May God Bless your week, and enjoy the following
article. John R.
Removing the Veil
G OD
IS SO VASTLY WONDERFUL, so utterly and
completely delightful that He can, without anything
other than Himself, meet and overflow the deepest demands of our total nature,
mysterious and deep as that nature is. Such worship (of God) can never come
from a mere doctrinal knowledge of God. Hearts that are "fit to
break" with love for the Godhead are those who have been in the Presence
and have looked with opened eye upon the majesty of Deity.
Men of the breaking hearts had a quality about
them not known to or understood by common men. They habitually spoke with
spiritual authority. They had been in the Presence of God and they reported
what they saw there. The Church waits for the tender voice of the saint who has
penetrated the veil and has gazed with inward eye upon the Wonder that is God.
And yet, thus to penetrate, to push
in sensitive living experience into the holy Presence, is a privilege open to
every child of God.
With
the veil removed by the rending of Jesus' flesh, with nothing on God's side to
prevent us from entering,
why do we tarry without? Why do we consent to abide all our days just outside
the Holy of Holies and never enter at all to look upon God? We hear the
Bridegroom say, "Let me see thy countenance, let me hear thy voice; for
sweet is thy voice and thy countenance is comely." We sense that the call
is for us, but still we fail to draw near, and the years pass and we grow old
and tired in the outer courts of the tabernacle. What doth hinder us?
T HE
ANSWER USUALLY GIVEN, simply that we are "cold,"
will not explain all the facts. There is something more serious than coldness of
heart, something that may be back of that coldness and be the cause of its
existence. What is it? What but the presence of a veil in our hearts? a veil
not taken away as the first veil was, but which remains there still shutting
out the light and hiding the face of God from us. It is the veil of our fleshly
fallen nature living on, unjudged within us, uncrucified and unrepudiated.
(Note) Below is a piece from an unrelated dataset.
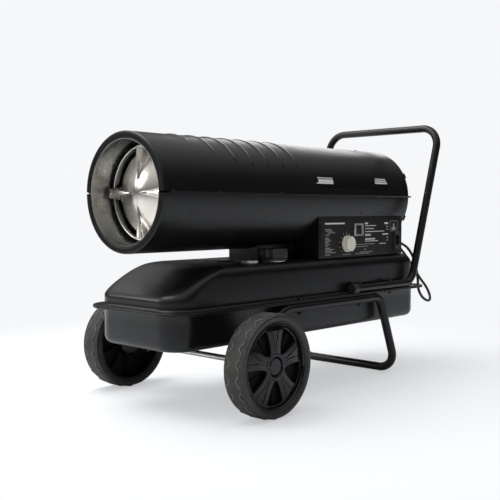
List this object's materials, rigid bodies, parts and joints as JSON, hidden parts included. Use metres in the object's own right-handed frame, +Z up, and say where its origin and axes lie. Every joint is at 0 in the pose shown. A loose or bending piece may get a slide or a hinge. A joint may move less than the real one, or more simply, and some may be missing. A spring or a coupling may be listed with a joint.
{
  "type": "forced air heater",
  "caption": "Wheeled torpedo-style forced air heater: round burner shell over a fuel tank, with a tube handle and leg frame.",
  "frame": {"origin": "on the floor below the middle of the heater's bounding box, without the cord", "axes": "+Z up, +Y towards the handle, -Y towards the hot air outlet, +X to the control side"},
  "size_m": [0.4866, 0.959, 0.6191],
  "materials": {
    "black_paint": "satin black powder coat",
    "gloss_black": "gloss black moulded plastic",
    "tyre_rubber": "dark warm grey rubber",
    "zinc": "bright zinc plate",
    "galvanised": "galvanised sheet",
    "stainless": "bright pressed stainless",
    "cast_aluminium": "satin cast aluminium",
    "black_plastic": "black moulded plastic",
    "cream_plastic": "cream moulded plastic",
    "panel_label": "printed dark grey film",
    "dark_glass": "dark smoked window",
    "clear_lens": "clear lens",
    "circuit_board": "green circuit board",
    "brass": "brass",
    "hose": "black rubber",
    "red_paint": "red pointer"
  },
  "bodies": {
    "heater": {"upper_shell": "black_paint", "lower_shell": "black_paint", "rear_guard": "black_paint", "pedestal": "black_paint", "control_cover": "black_paint", "far_cover": "black_paint", "tank_upper": "black_paint", "tank_lower": "black_paint", "leg_frame": "black_paint", "handle": "black_paint", "frame_bolt_front_left": "black_paint", "frame_bolt_front_right": "black_paint", "frame_bolt_middle_left": "black_paint", "frame_bolt_middle_right": "black_paint", "frame_bolt_rear_left": "black_paint", "frame_bolt_rear_right": "black_paint", "hub_cap_left": "gloss_black", "hub_cap_right": "gloss_black", "filler_neck": "zinc", "gauge_body": "zinc", "drain_plug": "zinc", "axle": "zinc", "outlet_liner": "galvanised", "combustion_chamber": "galvanised", "motor_bracket": "galvanised", "display_frame": "galvanised", "nose_dome": "stainless", "burner_head": "cast_aluminium", "motor": "cast_aluminium", "pump_body": "cast_aluminium", "photocell": "black_plastic", "pump_end_cover": "black_plastic", "thermostat": "black_plastic", "switch_housing": "black_plastic", "ignition_transformer": "black_plastic", "handle_cap_left": "black_plastic", "handle_cap_right": "black_plastic", "cord_gland": "black_plastic", "power_plug": "black_plastic", "spark_electrode": "cream_plastic", "control_panel": "panel_label", "display_window": "dark_glass", "gauge_lens": "clear_lens", "control_board": "circuit_board", "nozzle": "brass", "fuel_filter": "brass", "fuel_line": "hose", "air_line": "hose", "power_cord": "hose"},
    "wheel_left": {"wheel_left": "gloss_black", "tyre_left": "tyre_rubber"},
    "wheel_right": {"wheel_right": "gloss_black", "tyre_right": "tyre_rubber"},
    "fan_rotor": {"fan": "cast_aluminium", "motor_shaft": "zinc"},
    "cap": {"fuel_cap": "black_plastic"},
    "knob": {"thermostat_knob": "cream_plastic"},
    "rocker": {"power_switch": "gloss_black"},
    "needle": {"gauge_needle": "red_paint"},
    "float": {"float_arm": "brass"}
  },
  "joints": [
    {"name": "wheel_left_spin", "type": "hinge", "parent": "heater", "child": "wheel_left", "pos_m": [0.2188, -0.26725, 0.1016], "axis": [1, 0, 0], "continuous": true},
    {"name": "wheel_right_spin", "type": "hinge", "parent": "heater", "child": "wheel_right", "pos_m": [-0.2188, -0.26725, 0.1016], "axis": [1, 0, 0], "continuous": true},
    {"name": "fan_spin", "type": "hinge", "parent": "heater", "child": "fan_rotor", "pos_m": [0, 0.23025, 0.4332], "axis": [0, 1, 0], "continuous": true},
    {"name": "fuel_cap_turn", "type": "hinge", "parent": "heater", "child": "cap", "pos_m": [0.085, -0.10175, 0.3], "axis": [0, 0, 1], "range_deg": [0, 360]},
    {"name": "thermostat_turn", "type": "hinge", "parent": "heater", "child": "knob", "pos_m": [0.112, 0.12625, 0.321], "axis": [-1, 0, 0], "range_deg": [0, 270]},
    {"name": "power_switch_rock", "type": "hinge", "parent": "heater", "child": "rocker", "pos_m": [0.11, 0.34025, 0.324], "axis": [0, -1, 0], "range_deg": [0, 14]},
    {"name": "float_swing", "type": "hinge", "parent": "heater", "child": "float", "pos_m": [0.088, -0.18175, 0.264], "axis": [-1, 0, 0], "range_deg": [0, 54]},
    {"name": "gauge_needle_turn", "type": "hinge", "parent": "heater", "child": "needle", "pos_m": [0.088, -0.18175, 0.291], "axis": [0, 0, 1], "range_deg": [0, 90]}
  ],
  "couplings": [
    {"joint": "gauge_needle_turn", "follows": "float_swing", "ratio": 1.6666}
  ]
}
It is the close-woven veil of the self-life which we have never truly
acknowledged, of which we have been secretly ashamed, and which for these
reasons we have never brought to the judgment of the cross. It is not too
mysterious, this opaque veil, nor is it hard to identify. We have but to look
in our own hearts and we shall see it there, sewn and patched and repaired it
may
be, but
there nevertheless, an enemy to our lives and an effective block to our
spiritual progress.
This
veil is not a beautiful thing and it is not a thing about which we commonly
care to talk, but I am addressing the thirsting souls who are determined to follow
God, and I know they will not turn back because the way leads temporarily
through the blackened hills. The urge of God within them will assure their
continuing the pursuit. They will face the facts however unpleasant and endure
the cross
for the joy set before them. So I am bold to name the threads out of which this
inner veil is woven. It is woven of the fine threads of the self-life, the
hyphenated sins of the human spirit. They are not something we do, they are
something we are, and therein lies both their subtlety and their power. Self is
the opaque veil that hides the Face of God from us. It can be removed only in
spiritual experience, never by mere instruction.
As
well try to instruct leprosy out of our system. There must be a work of God in
destruction before we are free. We must invite the cross to do its deadly work
within us. We must bring our self-sins to the cross for judgment. We must
prepare ourselves for an ordeal of suffering in some measure like that
through which our Savior passed when He suffered under Pontius Pilate.
L ET
US REMEMBER: when we talk of the rending of the
veil we are speaking in a figure, and the thought of it is poetical, almost
pleasant; but in actuality there is nothing pleasant about it. In human
experience that veil is made of living spiritual tissue; it is composed of the
sentient, quivering stuff of which our whole beings consist, and to touch it is
to touch us where we feel pain. To tear it away is to injure us, to hurt us and
make us bleed. To say otherwise is to make the cross no cross and death no
death at all. It is never fun to die. To rip through the dear and tender stuff
of which life is made can never be anything but deeply painful. Yet that is
what the cross did to Jesus and it is what the cross would do to every man to
set him free.
Let
us beware of tinkering with our inner life in hope ourselves to rend the veil.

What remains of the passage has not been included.